Estimating a hiking function

A work in progress…

Author

David O’Sullivan

Published

July 17, 2024

Date Changes
2024-09-26 Added an executive summary.
2024-07-22 Added variables to hex bin filter method.
2024-07-19 Added nlsLM estimation of models.
2024-07-17 Initial post.

TL;DR Executive summary

This notebook provides a useful overview of the process of estimating a hiking function from the GPS data but IS SUPERSEDED by this notebook.

library(dplyr)
library(tidyr)
library(stringr)
library(here)
library(sf)
library(terra)
library(tmap)
library(ggplot2)
library(ggpubr)
library(minpack.lm)
src_folder <- str_glue("{here()}/_data/GPS-1516Season-MiersValley")
tgt_folder <- str_glue("{here()}/_data/cleaned-gps-data")
all_traces <- st_read(str_glue("{tgt_folder}/all-gps-traces.gpkg"))
Reading layer `all-gps-traces' from data source 
  `/Users/david/Documents/work/mwlr-tpm-antarctica/antarctica/_data/cleaned-gps-data/all-gps-traces.gpkg' 
  using driver `GPKG'
Simple feature collection with 112216 features and 26 fields
Geometry type: POINT
Dimension:     XY
Bounding box:  xmin: 352183.3 ymin: -1254631 xmax: 364874.4 ymax: -1240066
Projected CRS: WGS 84 / Antarctic Polar Stereographic

Now look at the slope-speed plots

If we first make a crude estimate using geom_smooth on all the data we can start to appreciate the challenge

ggplot(all_traces, aes(x = slope_h, y = speed_km_h)) +
  geom_point(alpha = 0.25, size = 0.5) +
  geom_smooth() + 
  theme_minimal()

While the result is somewhat bell-shaped as we might hope, there are a lot of fixes that seem unlikely to be related to movement from place to place, rather they are ‘milling about’ in place - such as at basecamp, at experiment sites, at rest stops, etc.
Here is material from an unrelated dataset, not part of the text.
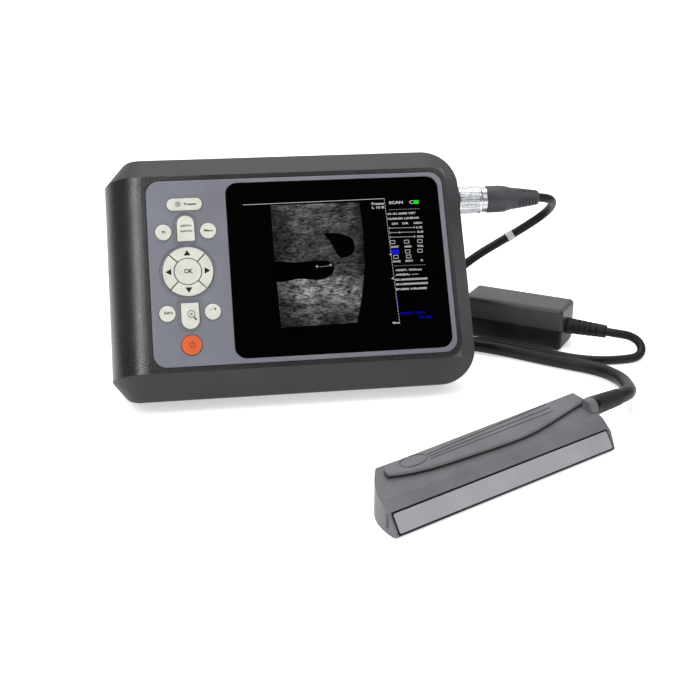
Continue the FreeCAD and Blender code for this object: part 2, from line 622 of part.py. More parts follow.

We can of course fit a curve of desired functional form. In the relevant literature, there are essentially two functional forms, exponential, in Waldo Tobler’s original formulation1, given by \[ v=6e^{-3.5\|{s+0.05}\|} \] which gives hiking speed \(v\) in km/h for a slope (given as rise over run) \(s\). This function has subsequently modified by others.2

Other work3 yields speeds essentially Gaussian with respect to slope centred at slight downward slopes, i.e.

\[ v = ae^{-b(s+c)^2} \]

We can explicitly fit such functional forms to the data using the nlsLM function from the minpack.lm package:

# Tobler-like
mod_tobler <- nlsLM(speed_km_h ~ a * exp(-b * abs(slope_h + c)), data = all_traces,
                    start = c(a = 5, b = 3, c = 0.05))
# Gaussian
mod_gauss <- nlsLM(speed_km_h ~ a * dnorm(slope_h, m, s), data = all_traces,
                   start = c(a = 5, m = 0, s = 0.5))
# Student's t (for heavier tails)
mod_students_t <- nlsLM(speed_km_h ~ a * dt((slope_h + m), d), data = all_traces,
                   start = c(a = 5, m = 0, d = 0.001))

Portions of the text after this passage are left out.